Furnished vs Unfurnished: Does It Affect Timing?
Yes, actually. The furnished and unfurnished markets behave slightly differently in London, and it's worth understanding why.
Furnished flats tend to have higher turnover. They're popular with people moving to London for the first time, international arrivals, and professionals on shorter contracts. This means more stock comes and goes quickly. The upside: new options appear frequently. The downside: they get snapped up equally fast.
Unfurnished flats attract longer-term tenants, which means they come onto the market less frequently — but when they do, there's often slightly less competition. If you're looking for an unfurnished place, give yourself an extra week or two, as you might need to wait for the right listing to appear.

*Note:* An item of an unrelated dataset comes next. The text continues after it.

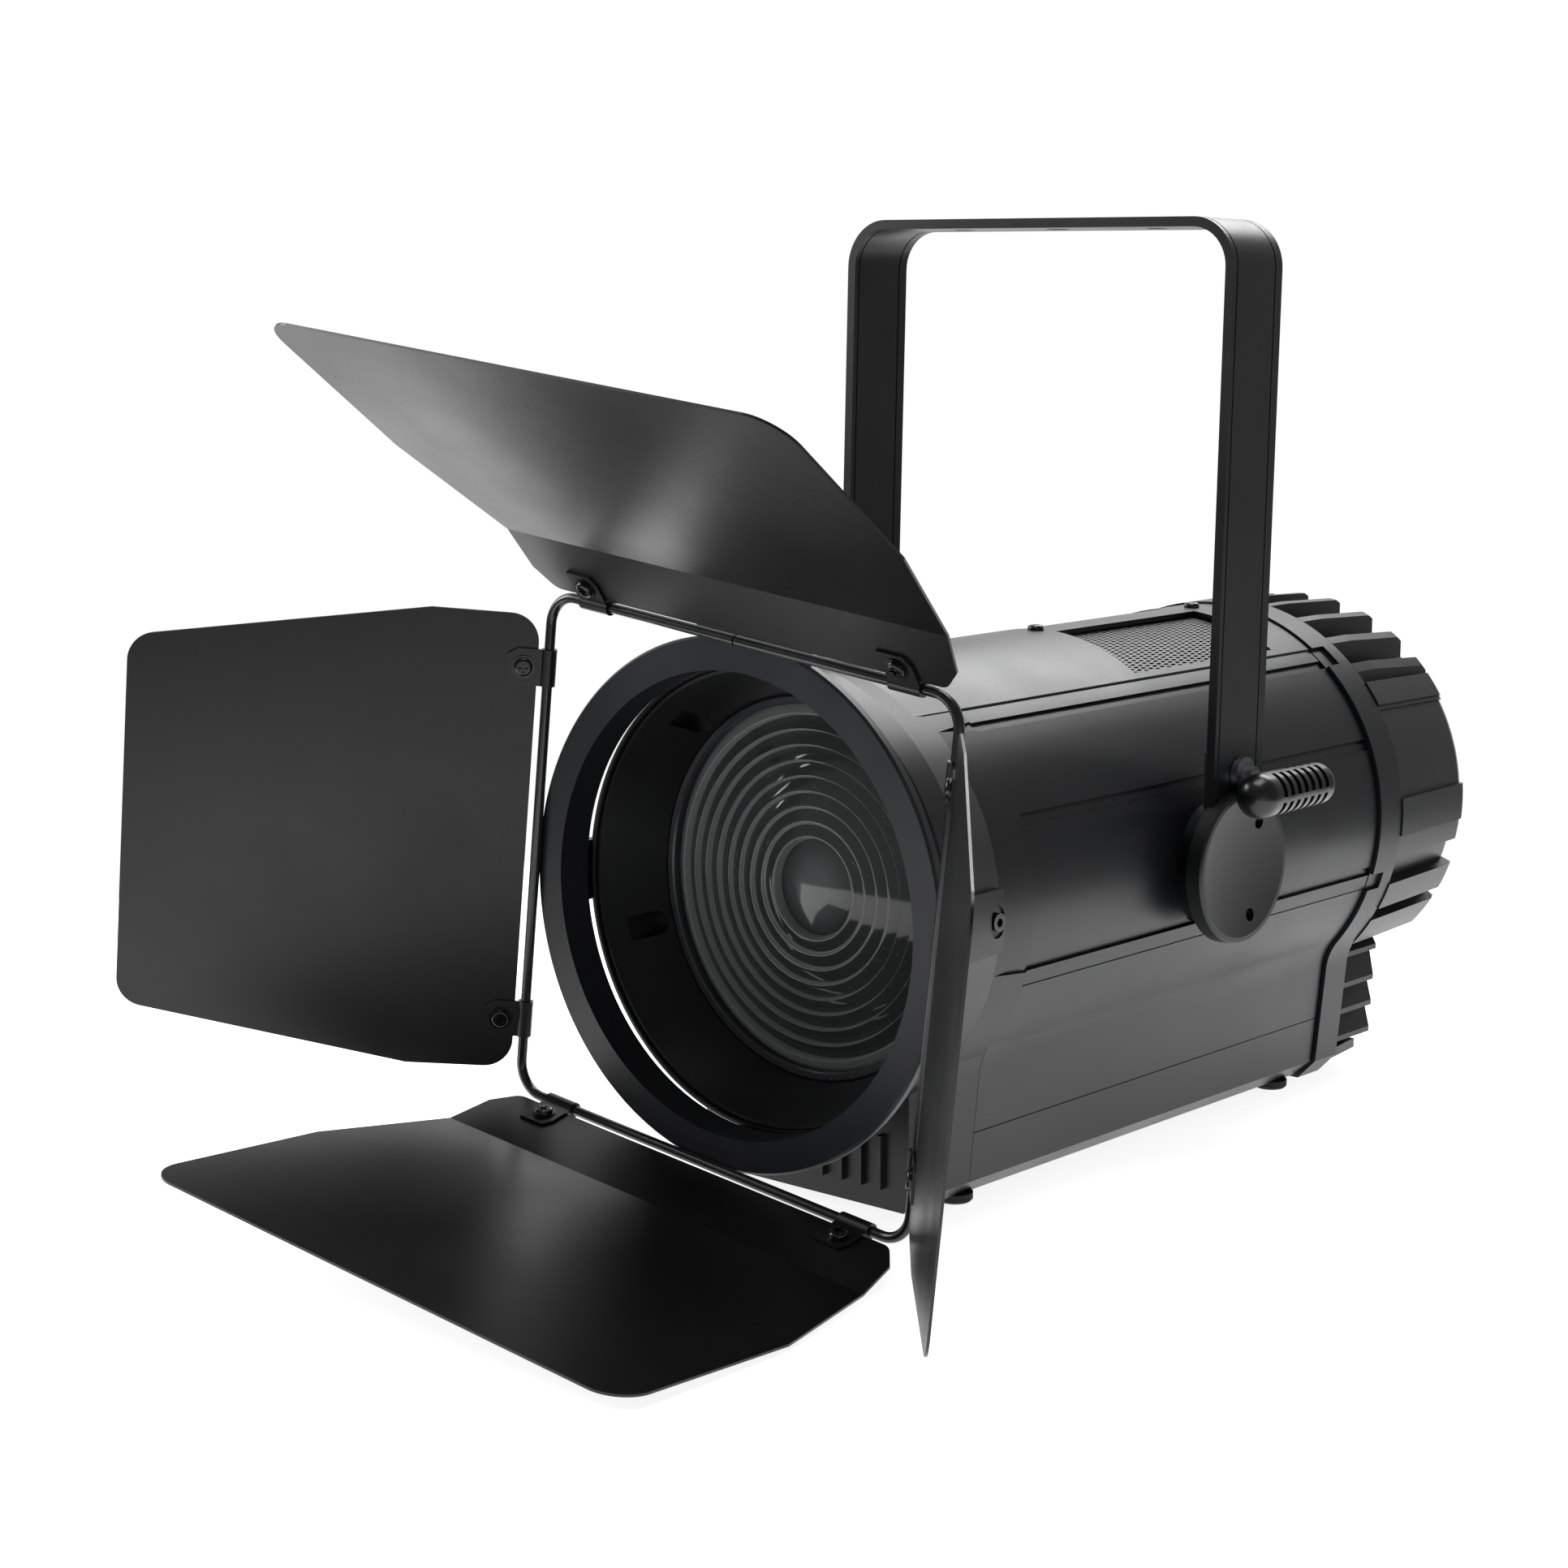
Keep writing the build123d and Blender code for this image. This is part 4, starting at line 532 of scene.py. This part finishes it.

There's also a practical timing consideration: if you're moving into an unfurnished flat, you need to factor in time for furniture delivery. IKEA and similar retailers can take 1–2 weeks for delivery in London, and that's if you order the moment you sign. Some people end up sleeping on an air mattress for the first week — plan accordingly.
Putting It All Together
Here's the full timeline at a glance:
- 8–10 weeks out: Start researching areas, set your budget, gather documents
- 6 weeks out: Set up alerts, start browsing listings to calibrate expectations
- 4–5 weeks out: Begin actively enquiring, booking and attending viewings
- 3–4 weeks out: Make offers, have one accepted, begin referencing
- 2–3 weeks out: Referencing completes, sign tenancy agreement, pay deposit
- Move-in day: Collect keys, photograph everything, start your new chapter
The most important thing to remember is that the London rental market rewards preparation and speed over perfection. The people who find great flats quickly aren't necessarily luckier than everyone else — they're just more organised and more willing to act decisively when the right place comes along.
Get your documents in order, know your budget cold, be realistic about what you can afford, and be ready to move fast. Do that, and you'll have keys in your hand within a month.
Good luck out there. London's rental market is chaotic, but it's not impossible — and the right flat is worth the effort.